Opinion
December 14, 1978
Order, Supreme Court, New York County, entered August 1, 1978 vacating default judgment in favor of plaintiff, docketed December 30, 1977, and dismissing the complaint without prejudice to a new action, is unanimously reversed, on the law and the facts, and in the exercise of discretion, with $50 costs and disbursements of this appeal to appellant, and the motion to vacate said judgment is denied, without prejudice to renewal of such motion on an adequate showing of merit, within 60 days after service of a copy of the order determining this appeal. The affidavit of service of process should have been received in evidence. (Jacobs v. Zurich Ins. Co., 53 A.D.2d 524; Morrissey v Sostar, S.A., 63 A.D.2d 944; CPLR 306, subd [d].) Service on the Secretary of State, as defendant's agent, was valid. (Business Corporation Law, § 306, subd [b]; CPLR 311, subd 1.) That defendant did not receive actual notice of its service because defendant had removed its office without notifying the Secretary of State does not invalidate the service.
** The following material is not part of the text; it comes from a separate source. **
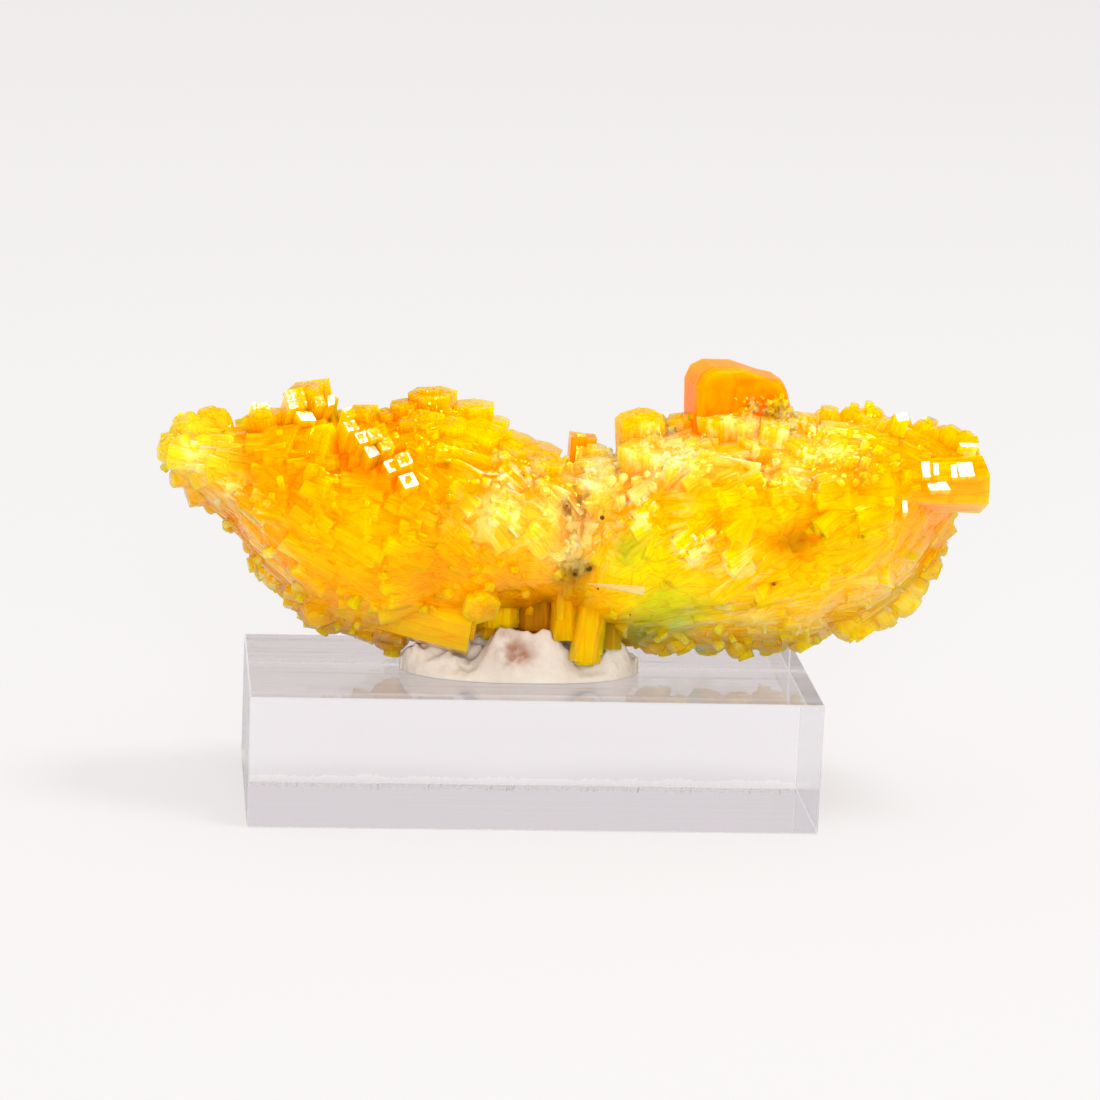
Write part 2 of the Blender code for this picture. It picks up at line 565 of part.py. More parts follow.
def tack(cluster_made):
    """The putty lump: a plan like a stretched disc, its top pressed down clear of the crystals."""
    graph = bpy.context.evaluated_depsgraph_get()
    tree = BVHTree.FromObject(cluster_made, graph)
    base = BLOCK_HEIGHT + GAP
    middle = 0.5 * (TACK_LEFT + TACK_RIGHT)
    half = 0.5 * (TACK_RIGHT - TACK_LEFT)
    top = []
    bottom = []
    for i in range(TACK_STEPS_X + 1):
        x = middle - half * math.cos(math.pi * i / TACK_STEPS_X)
        reach = max(TACK_LEAST_REACH, 1.0 - abs((x - middle) / half) ** TACK_PLAN_POWER) ** 0.5
        for j in range(TACK_STEPS_Y + 1):
            across = -math.cos(math.pi * j / TACK_STEPS_Y)
            y = reach * (-TACK_FRONT if across < 0 else TACK_BACK) * across
            height = BLOCK_HEIGHT + tack_height(x, y, across)
            limit = underside_limit(tree, x, y) - GAP
            top.append((x, y, max(base + TACK_LEAST_THICKNESS, min(height, limit))))
            bottom.append((x, y, base))
    rows = TACK_STEPS_X + 1
    columns = TACK_STEPS_Y + 1
    return mesh_object("mineral_tack", top + bottom, sheet_faces(rows, columns))


def sheet_faces(rows, columns):
    """Faces of an upper and a lower sheet of points, joined round their rim."""
    lower = rows * columns
    faces = []
    for i in range(rows - 1):
        for j in range(columns - 1):
            corner = i * columns + j
            quad = (corner, corner + columns, corner + columns + 1, corner + 1)
            faces.append(quad)
            faces.append(tuple(lower + place for place in reversed(quad)))
    rim = list(range(columns))
    rim += [i * columns + columns - 1 for i in range(1, rows)]
    rim += [(rows - 1) * columns + j for j in range(columns - 2, -1, -1)]
    rim += [i * columns for i in range(rows - 2, 0, -1)]
    for place, following in zip(rim, rim[1:] + rim[:1]):
        faces.append((place, following, lower + following, lower + place))
    return faces


def main():
    clear_scene()
    acrylic_block()
    made = cluster()
    lump = tack(made)
    lump.data.materials.append(principled("tack", TACK_COLOUR, TACK_ROUGHNESS, TACK_IOR))


main()
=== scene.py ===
"""Looks of a mimetite crystal cluster held by tack on a clear acrylic block.

Lengths in the tables are millimetres, and each mesh is written in metres.
"""

import logging
import math
from collections.abc import Callable, Sequence
from dataclasses import dataclass, field, replace
from enum import Enum

import bmesh
import bpy
import numpy as np
from bpy.types import ID, Material, Mesh, Node, NodeSocket, Object
from mathutils import Matrix
from mathutils.bvhtree import BVHTree


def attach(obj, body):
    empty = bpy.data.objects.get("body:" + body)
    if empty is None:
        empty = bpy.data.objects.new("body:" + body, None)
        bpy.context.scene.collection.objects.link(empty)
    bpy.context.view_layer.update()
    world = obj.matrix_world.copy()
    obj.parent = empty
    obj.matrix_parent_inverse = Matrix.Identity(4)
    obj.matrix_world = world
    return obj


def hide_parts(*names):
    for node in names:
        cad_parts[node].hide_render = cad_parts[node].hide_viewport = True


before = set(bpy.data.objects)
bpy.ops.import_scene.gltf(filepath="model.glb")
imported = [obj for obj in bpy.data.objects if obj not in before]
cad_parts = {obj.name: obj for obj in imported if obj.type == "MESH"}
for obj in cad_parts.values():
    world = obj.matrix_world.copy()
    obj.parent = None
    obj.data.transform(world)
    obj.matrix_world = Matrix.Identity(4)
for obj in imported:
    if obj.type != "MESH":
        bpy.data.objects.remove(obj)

Pair = tuple[float, float]
Triple = tuple[float, float, float]
Face = tuple[int, ...]
Input = NodeSocket | float | tuple[float, ...]
Inputs = dict[str | int, Input]

LOG = logging.getLogger("mimetite")
MM = 0.001
GROWTH_CENTRE = np.array([2.0, 0.3, 10.5])
VIEW_RISE = 0.245
VIEW_SLIDE = 0.1
BLOCK_TOP = 7.0
LAMP_PLACE = (100.0, -50.0, 370.0)
CAMERA_PLACE = (-22.2, -230.5, 70.4)
GRAIN_SCALE = np.array([0.5, 5.0, 5.0])


def unit(vector: Sequence[float]) -> np.ndarray:
    """The same direction at length one."""
    return np.asarray(vector, float) / np.linalg.norm(vector)


def mirror_axis(place: Sequence[float]) -> np.ndarray:
    """Direction of a flat face that mirrors the lamp to the camera: halfway between the two."""
    spot = np.asarray(place, float)
    return unit(unit(np.array(LAMP_PLACE) - spot) + unit(np.array(CAMERA_PLACE) - spot))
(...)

While in a proper case we would allow the defendant to open the default and defend the action (CPLR 317), a necessary prerequisite to that is a showing of a meritorious defense. (CPLR 317; Wakerman Leather Co. v Foster Sportswear Co., 27 A.D.2d 767.) This action is on a written agreement of accord and satisfaction. (Although the summons says that the action is for goods sold and delivered, it is apparent from the amount sued on and the amount of the judgment that all that plaintiff seeks to collect is the amount agreed to by the accord and satisfaction.) Defendant suggests some defenses to the goods sold and delivered claim which gave rise to the accord and satisfaction agreement, but does not suggest any defense to this suit based on the agreement of accord and satisfaction.
Concur — Birns, J.P., Silverman, Evans, Fein and Markewich, JJ.